> _Aim_
From the line with "Break this object" through the final line, please write out the listing exactly, including both of those lines.

> _Provided information_
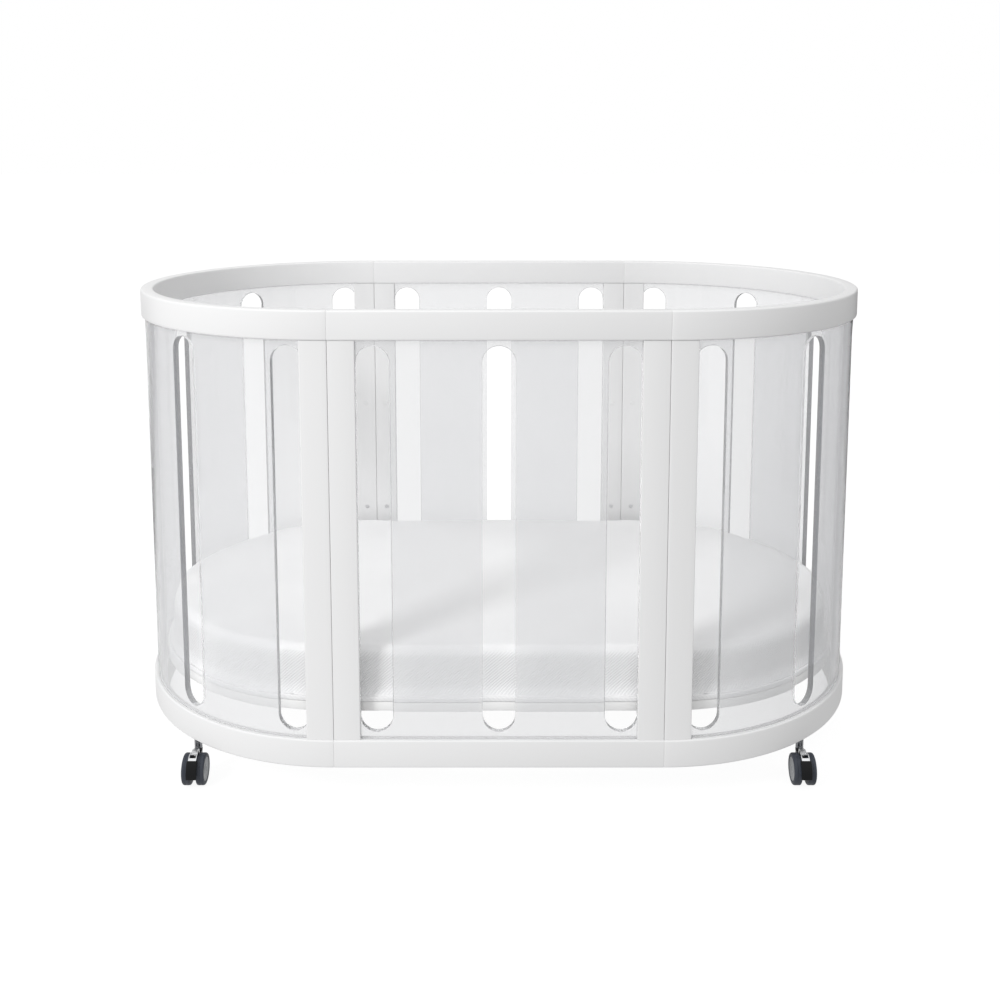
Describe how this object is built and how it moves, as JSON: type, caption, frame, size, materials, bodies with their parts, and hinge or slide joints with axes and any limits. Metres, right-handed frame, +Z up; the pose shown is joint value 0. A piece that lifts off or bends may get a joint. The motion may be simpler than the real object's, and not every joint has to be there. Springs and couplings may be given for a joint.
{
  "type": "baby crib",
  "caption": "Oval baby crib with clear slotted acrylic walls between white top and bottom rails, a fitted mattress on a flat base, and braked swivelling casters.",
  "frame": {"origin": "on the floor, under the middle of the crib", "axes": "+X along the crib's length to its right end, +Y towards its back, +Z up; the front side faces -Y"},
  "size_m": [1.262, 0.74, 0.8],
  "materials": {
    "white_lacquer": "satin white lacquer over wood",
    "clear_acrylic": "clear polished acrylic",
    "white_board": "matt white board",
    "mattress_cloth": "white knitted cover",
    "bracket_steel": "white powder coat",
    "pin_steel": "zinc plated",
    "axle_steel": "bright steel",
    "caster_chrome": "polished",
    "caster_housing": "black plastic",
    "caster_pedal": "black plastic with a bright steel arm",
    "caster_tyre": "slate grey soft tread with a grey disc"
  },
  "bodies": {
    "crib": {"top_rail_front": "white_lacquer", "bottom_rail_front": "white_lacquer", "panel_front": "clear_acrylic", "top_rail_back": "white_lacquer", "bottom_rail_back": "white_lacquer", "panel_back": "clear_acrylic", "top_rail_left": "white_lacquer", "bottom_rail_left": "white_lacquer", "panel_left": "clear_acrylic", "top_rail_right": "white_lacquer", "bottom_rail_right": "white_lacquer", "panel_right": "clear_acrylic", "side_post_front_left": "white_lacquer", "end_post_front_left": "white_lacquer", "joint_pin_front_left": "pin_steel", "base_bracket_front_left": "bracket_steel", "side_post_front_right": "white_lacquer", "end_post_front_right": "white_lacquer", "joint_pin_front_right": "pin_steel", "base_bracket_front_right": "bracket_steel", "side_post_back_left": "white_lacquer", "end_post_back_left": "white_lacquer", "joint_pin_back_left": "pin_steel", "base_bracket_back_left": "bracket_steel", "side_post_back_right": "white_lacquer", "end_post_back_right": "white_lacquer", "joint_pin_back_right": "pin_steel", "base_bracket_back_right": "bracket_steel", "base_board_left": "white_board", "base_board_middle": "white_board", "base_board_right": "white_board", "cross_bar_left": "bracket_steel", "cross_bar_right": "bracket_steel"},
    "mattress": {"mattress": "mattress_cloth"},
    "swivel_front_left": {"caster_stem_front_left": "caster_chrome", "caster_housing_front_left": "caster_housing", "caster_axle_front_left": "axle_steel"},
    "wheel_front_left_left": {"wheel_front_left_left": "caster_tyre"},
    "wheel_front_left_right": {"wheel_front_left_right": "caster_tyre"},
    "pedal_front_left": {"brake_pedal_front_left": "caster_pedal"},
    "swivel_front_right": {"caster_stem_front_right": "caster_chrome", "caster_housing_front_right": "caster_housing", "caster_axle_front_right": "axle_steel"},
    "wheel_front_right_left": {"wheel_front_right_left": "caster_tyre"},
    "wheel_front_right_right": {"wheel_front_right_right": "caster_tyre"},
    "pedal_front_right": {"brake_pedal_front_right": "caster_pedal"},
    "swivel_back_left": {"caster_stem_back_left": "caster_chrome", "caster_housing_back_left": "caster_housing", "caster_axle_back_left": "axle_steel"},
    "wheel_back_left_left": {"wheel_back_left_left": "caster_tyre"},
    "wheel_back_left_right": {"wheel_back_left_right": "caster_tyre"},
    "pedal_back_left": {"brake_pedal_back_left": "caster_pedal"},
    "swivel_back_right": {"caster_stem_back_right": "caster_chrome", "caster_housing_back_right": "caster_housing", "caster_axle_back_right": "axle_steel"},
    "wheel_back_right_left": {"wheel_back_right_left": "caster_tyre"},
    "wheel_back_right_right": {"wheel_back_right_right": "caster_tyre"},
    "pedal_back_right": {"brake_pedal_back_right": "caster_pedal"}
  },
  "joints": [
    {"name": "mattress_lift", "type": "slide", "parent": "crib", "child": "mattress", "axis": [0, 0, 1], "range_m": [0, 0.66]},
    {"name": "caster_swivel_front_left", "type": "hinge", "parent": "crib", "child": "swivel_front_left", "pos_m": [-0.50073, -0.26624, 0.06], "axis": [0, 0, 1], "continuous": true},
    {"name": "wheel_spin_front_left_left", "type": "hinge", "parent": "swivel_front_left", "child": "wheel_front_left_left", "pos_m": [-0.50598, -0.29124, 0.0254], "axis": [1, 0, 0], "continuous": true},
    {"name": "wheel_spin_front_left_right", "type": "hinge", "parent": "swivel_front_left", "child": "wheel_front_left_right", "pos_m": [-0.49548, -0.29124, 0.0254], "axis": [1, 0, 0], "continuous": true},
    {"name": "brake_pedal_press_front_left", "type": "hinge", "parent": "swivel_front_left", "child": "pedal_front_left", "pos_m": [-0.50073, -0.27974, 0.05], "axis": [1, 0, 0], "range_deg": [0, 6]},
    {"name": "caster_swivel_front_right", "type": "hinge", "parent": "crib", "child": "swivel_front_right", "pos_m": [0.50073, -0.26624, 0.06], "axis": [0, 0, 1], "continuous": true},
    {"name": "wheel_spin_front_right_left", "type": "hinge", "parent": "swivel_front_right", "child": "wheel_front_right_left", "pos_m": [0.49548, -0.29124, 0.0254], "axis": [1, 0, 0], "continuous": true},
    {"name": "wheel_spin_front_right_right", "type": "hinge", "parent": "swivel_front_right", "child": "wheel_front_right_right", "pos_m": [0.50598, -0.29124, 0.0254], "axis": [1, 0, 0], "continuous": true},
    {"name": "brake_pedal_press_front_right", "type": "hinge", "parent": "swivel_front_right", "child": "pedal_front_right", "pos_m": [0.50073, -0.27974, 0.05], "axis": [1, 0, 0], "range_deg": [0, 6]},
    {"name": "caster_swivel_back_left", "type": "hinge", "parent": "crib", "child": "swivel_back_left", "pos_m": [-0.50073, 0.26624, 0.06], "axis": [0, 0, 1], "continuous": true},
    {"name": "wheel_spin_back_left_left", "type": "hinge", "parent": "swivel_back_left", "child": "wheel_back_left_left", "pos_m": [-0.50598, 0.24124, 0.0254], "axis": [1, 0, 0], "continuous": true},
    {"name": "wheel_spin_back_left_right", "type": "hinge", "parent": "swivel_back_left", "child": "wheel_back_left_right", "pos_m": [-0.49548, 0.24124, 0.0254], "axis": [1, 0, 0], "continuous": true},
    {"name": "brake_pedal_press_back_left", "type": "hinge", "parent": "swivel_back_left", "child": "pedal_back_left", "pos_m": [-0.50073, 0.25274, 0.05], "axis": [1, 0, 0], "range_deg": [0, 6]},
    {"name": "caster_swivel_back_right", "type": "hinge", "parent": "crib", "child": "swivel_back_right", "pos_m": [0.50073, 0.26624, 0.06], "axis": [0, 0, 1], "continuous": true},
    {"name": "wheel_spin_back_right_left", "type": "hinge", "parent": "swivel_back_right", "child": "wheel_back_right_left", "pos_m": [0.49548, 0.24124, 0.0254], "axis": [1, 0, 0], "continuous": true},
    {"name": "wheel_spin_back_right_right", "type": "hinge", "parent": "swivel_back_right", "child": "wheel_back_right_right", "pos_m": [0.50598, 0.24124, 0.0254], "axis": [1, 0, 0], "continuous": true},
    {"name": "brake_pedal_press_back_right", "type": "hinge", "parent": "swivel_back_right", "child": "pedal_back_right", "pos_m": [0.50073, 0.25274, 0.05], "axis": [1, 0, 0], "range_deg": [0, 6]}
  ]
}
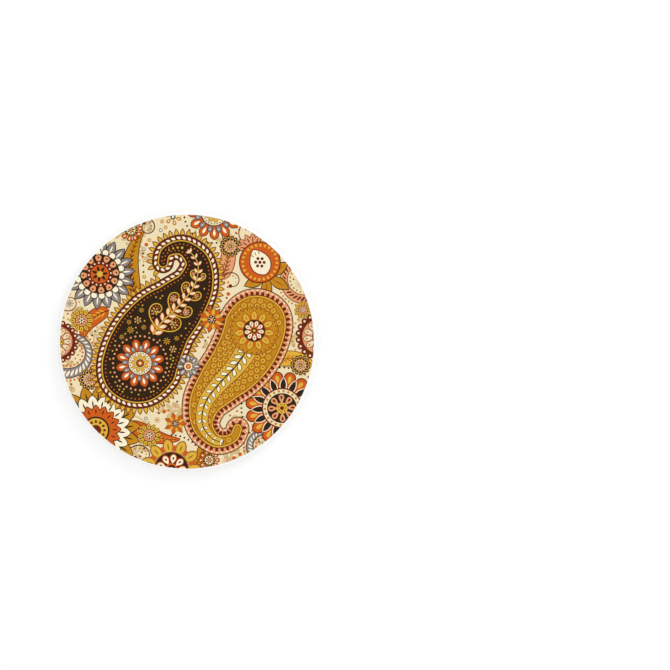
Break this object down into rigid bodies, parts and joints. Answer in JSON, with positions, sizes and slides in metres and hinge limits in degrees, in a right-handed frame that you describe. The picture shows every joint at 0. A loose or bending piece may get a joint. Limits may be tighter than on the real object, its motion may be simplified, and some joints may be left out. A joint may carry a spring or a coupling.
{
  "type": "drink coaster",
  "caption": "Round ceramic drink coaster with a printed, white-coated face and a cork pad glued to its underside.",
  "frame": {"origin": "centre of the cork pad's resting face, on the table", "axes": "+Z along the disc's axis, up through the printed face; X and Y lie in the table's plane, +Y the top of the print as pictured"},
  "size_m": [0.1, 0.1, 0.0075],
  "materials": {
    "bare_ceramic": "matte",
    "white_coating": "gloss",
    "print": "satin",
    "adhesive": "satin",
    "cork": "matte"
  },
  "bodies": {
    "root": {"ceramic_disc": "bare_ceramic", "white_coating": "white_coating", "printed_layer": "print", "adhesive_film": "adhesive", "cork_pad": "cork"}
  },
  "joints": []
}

> _Solution to this exercise_
Break this object down into rigid bodies, parts and joints. Answer in JSON, with positions, sizes and slides in metres and hinge limits in degrees, in a right-handed frame that you describe. The picture shows every joint at 0. A loose or bending piece may get a joint. Limits may be tighter than on the real object, its motion may be simplified, and some joints may be left out. A joint may carry a spring or a coupling.
{
  "type": "drink coaster",
  "caption": "Round ceramic drink coaster with a printed, white-coated face and a cork pad glued to its underside.",
  "frame": {"origin": "centre of the cork pad's resting face, on the table", "axes": "+Z along the disc's axis, up through the printed face; X and Y lie in the table's plane, +Y the top of the print as pictured"},
  "size_m": [0.1, 0.1, 0.0075],
  "materials": {
    "bare_ceramic": "matte",
    "white_coating": "gloss",
    "print": "satin",
    "adhesive": "satin",
    "cork": "matte"
  },
  "bodies": {
    "root": {"ceramic_disc": "bare_ceramic", "white_coating": "white_coating", "printed_layer": "print", "adhesive_film": "adhesive", "cork_pad": "cork"}
  },
  "joints": []
}